Há muito o que fazer pelas cidades. Há a crise climática batendo às portas e exigindo políticas de adaptação. Há a necessidade de arborização intensa das ruas e praças, e a necessidade de buscar melhores soluções para o problema das chuvas torrenciais. Há diversos novos modelos de organização do espaço urbano sendo implementados nas principais cidades do mundo. Paris vem investindo no conceito de proximidade da moradia ao trabalho, às necessidades mais básicas e ao lazer, a chamada cidade de 15 minutos. Cidades de países nórdicos vêm buscando novos parâmetros na busca da construção da sustentabilidade.

Na cidade do Rio de Janeiro vemos ações descosturadas. Uma rede de ciclovias incompleta e malcuidada, um VLT limitado aqui, uns novos parques ali, um metrô que não avança acolá, um programa de revitalização de áreas centrais que pode se transformar no paraíso dos investidores em imóveis para locação de temporada... Em todas essas políticas a ação, ou omissão da Câmara de Vereadores se faz presente. E boa parte dos vereadores eleitos não têm ideia da complexidade da cidade, voltando-se para o atendimento de demandas paroquiais ou para o simples endosso das políticas propostas pelo prefeito.   

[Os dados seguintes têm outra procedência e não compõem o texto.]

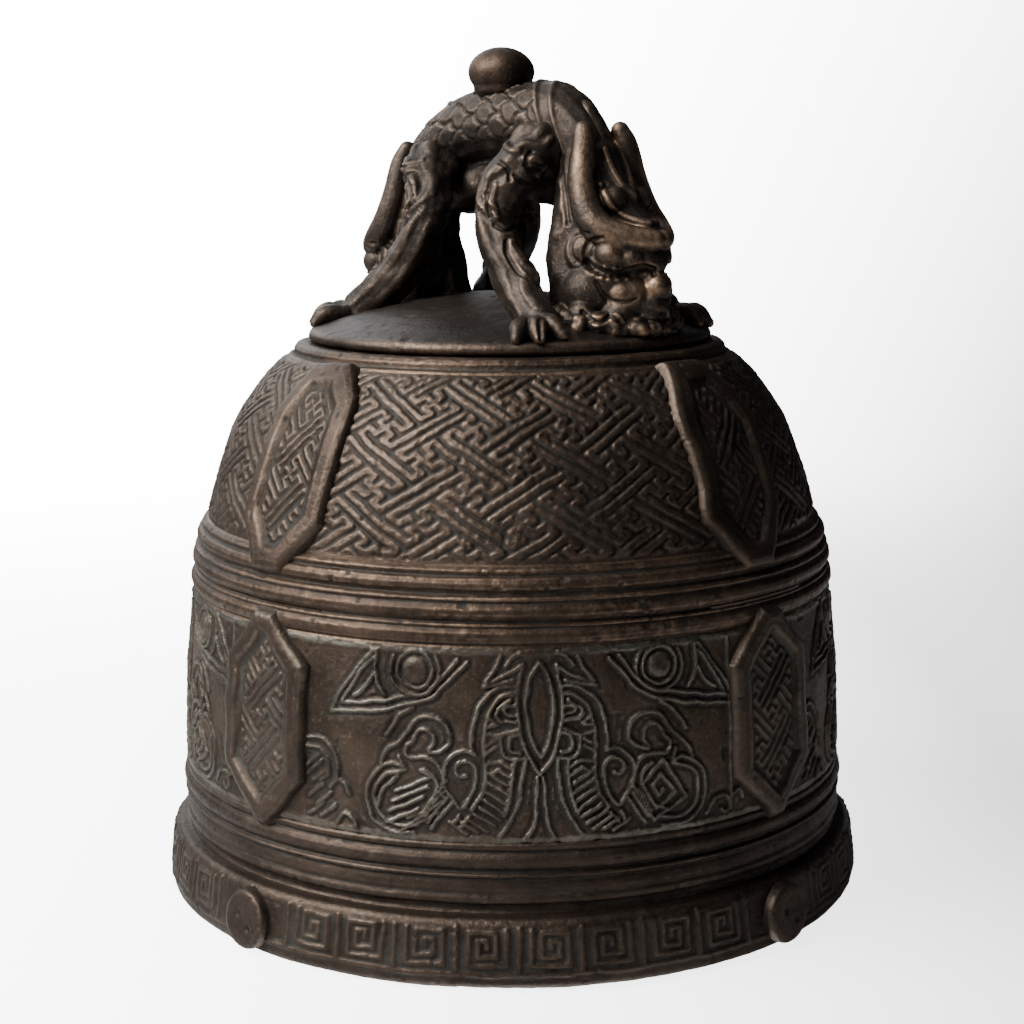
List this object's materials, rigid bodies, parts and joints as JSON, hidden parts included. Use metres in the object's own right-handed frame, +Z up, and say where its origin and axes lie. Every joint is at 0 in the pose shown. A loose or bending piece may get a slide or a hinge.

No próximo domingo o eleitor terá mais uma chance de fazer bonito, de enviar às Câmaras de Vereadores políticos comprometidos com o bem-estar dos cidadãos e com a melhoria das cidades. Por isso, é tão importante nessa reta final voltar a atenção para os candidatos àquelas casas. Se entre os candidatos a prefeitos há os bem-intencionados, mas também há os histriônicos, os populistas e os violentos, entre os candidatos às câmaras municipais esses atributos estão muitas vezes multiplicados. Dá trabalho, mas é muito importante saber escolher. A memória de Marielle merece um voto consciente.